In view of said language, it is clear that the exemption given under aforesaid article in the agreement with France relates to the enterprise of one of the Contracting States and not to the Panamanian company (which is not a Contracting State). Therefore, we are unable to see force in aforesaid contention for the reason that SFII or SFIDI has no permanent establishment in India and in our considered opinion, the Tribunal has not erred in law in holding that the appellants are not entitled to the benefit under the DTAA.

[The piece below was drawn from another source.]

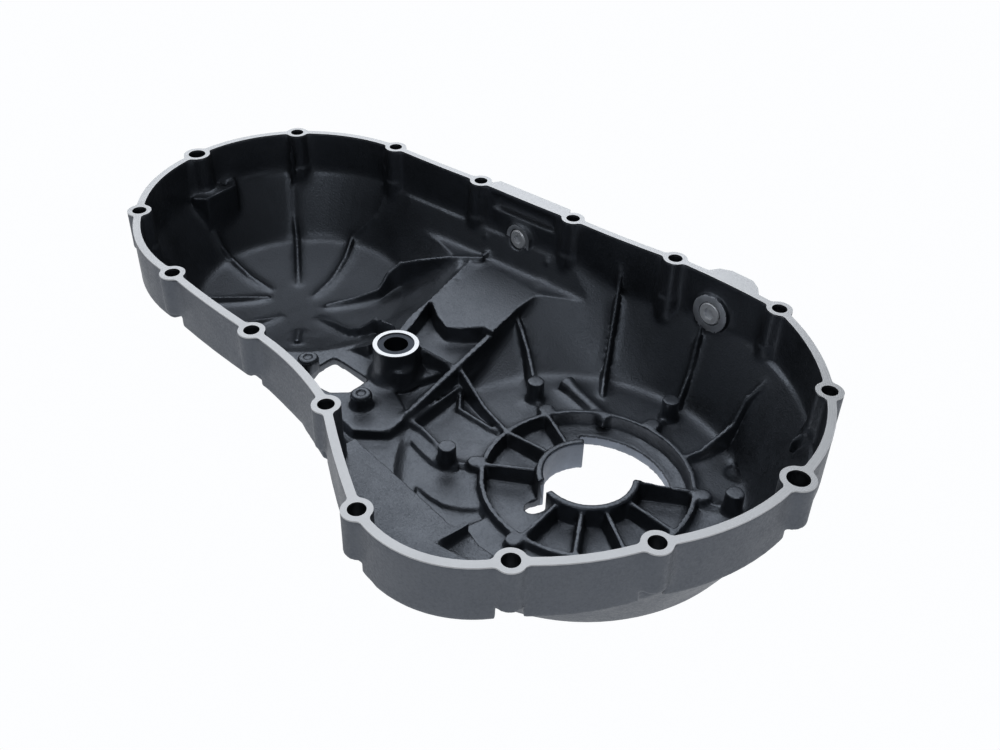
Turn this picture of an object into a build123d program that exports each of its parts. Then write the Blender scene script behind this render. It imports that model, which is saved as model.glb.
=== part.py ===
import os
from math import cos, hypot, radians, sin

from build123d import *

# Outer primary cover of a V-twin motorcycle: a die-cast shell lying on its outer face, open side up.
# The origin is the clutch axis in the plane of the seat that the cover rests on.
# +X runs from the crank end to the clutch end, +Z towards the gasket face, +Y to the side that is
# the bottom when the cover is on the motorcycle.

# Cylinders standing on their place, or hanging down from it
STANDING = (Align.CENTER, Align.CENTER, Align.MIN)
HANGING = (Align.CENTER, Align.CENTER, Align.MAX)

# Gasket face and the upright wall under it
GASKET_Z = 80.0
WALL_FOOT_Z = 53.0
SKIRT_Z = 49.0
RIM_WIDTH = 4.0
RIM_BLEND = 3.0
SKIRT_CHAMFER = 2.4

# Cover screws in order round the rim, and how far the rim line bows outward after each
SCREWS = [
    (-311.4, -15.5),
    (-297.1, 48.2),
    (-239.9, 81.5),
    (-171.9, 89.9),
    (-104.7, 97.1),
    (-39.1, 105.8),
    (26.0, 106.2),
    (79.2, 66.5),
    (102.0, 6.3),
    (85.4, -63.5),
    (54.3, -110.2),
    (-4.9, -135.0),
    (-64.5, -104.7),
    (-132.8, -96.7),
    (-202.0, -97.5),
    (-271.1, -76.9),
]
RIM_BOWS = [7.1, 6.3, -0.6, -0.4, -1.0, 1.4, 4.4, 5.6, 6.2, 3.3, 11.8, 1.0, -3.3, 0.9, 7.5, 7.7]
DOWEL_SCREWS = (0, 8)
SCREW_HOLE_R = 3.8
SCREW_BOSS_R = 6.5
DOWEL_R = 4.95
DOWEL_DEPTH = 9.0
DOWEL_BOSS_R = 7.7
SCREW_SEAT_Z = 58.0
SCREW_SEAT_R = 5.8
SEAT_WALL = 1.6

# Wall of the casting
WALL = 4.2
FLOOR = 5.0

BASE_Z = -10.0
BOWL_ROUNDING = 5.0
FLARE_STEP = 1.0
FLOOR_GROWTH = 0.6
MOUTH_GROWTH = 1.1
RIM_GROWTH = 0.9
SIDE_STEP = 1.5
SIDE_LEAN = 0.635
SIDE_SHIFT = 0.07

# Bowl round the clutch
CLUTCH_BOWL = (-8.0, -2.0)
CLUTCH_FLOOR_Z = 10.0
CLUTCH_FLOOR_R = 84.5
CLUTCH_TOP_R = 107.5
CLUTCH_MOUTH = ((-38.0, -2.0), 137.0, CLUTCH_TOP_R)

# Bowl round the crank
CRANK = (-228.3, -3.0)
CRANK_CENTRE_Z = 6.0
CRANK_FLOOR_R = 62.5
CRANK_FLOOR_Z = 16.0
CRANK_TOP_R = 82.0
CRANK_MOUTH = ((-193.0, -3.0), 117.0, CRANK_TOP_R + 2)
CRANK_FLAT_R = 34.0

# Clutch inspection opening, its seat and the collar standing in it
SEAT_R = 65.0
OPENING_R = 42.5
PLATE_Z = 1.5
LEDGE_Z = 6.0
RING_IN_R = 50.8
RING_OUT_R = 53.5
RING_TOP_Z = 15.0
COLLAR_BORE_R = 22.1
COLLAR_R = 25.6
COLLAR_TOP_Z = 18.5
OPEN_FROM = 36.0
OPEN_TO = 137.0
SLOT_ANGLE = -110.0
SLOT_END_R = 33.5
SLOT_R = 4.0

# Six bosses for the screws of the inspection cover
NODE_COUNT = 6
NODE_PCD_R = 56.2
NODE_START = 34.8
NODE_R = 4.2
NODE_TOP_Z = 15.6
NODE_HOLE_R = 2.5
NODE_HOLE_DEPTH = 11.0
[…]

16. Lastly, it is also contended on behalf of the appellants that the tax exemptions under the DTAA with the various States are executed to encourage investment by the foreign companies in developing countries. And for that reason treaty shopping should neither be treated unethical nor illegal. We are aware of the fact that 'treaty shopping' is an act of resident of a third country taking advantage of a fiscal treaty between the two countries. We also agree that certain developing countries do enter into DTAA, in which one of the motive is to encourage foreign investment or to boost the economy. However, unless the conditions as required under DTAA are fulfilled, assessee cannot claim benefit of the same.

17. For the reasons as discussed above, both the questions are answered in negative, i.e., in favour of the Department and against the appellants.

Accordingly, the appeals are dismissed. No order as to costs.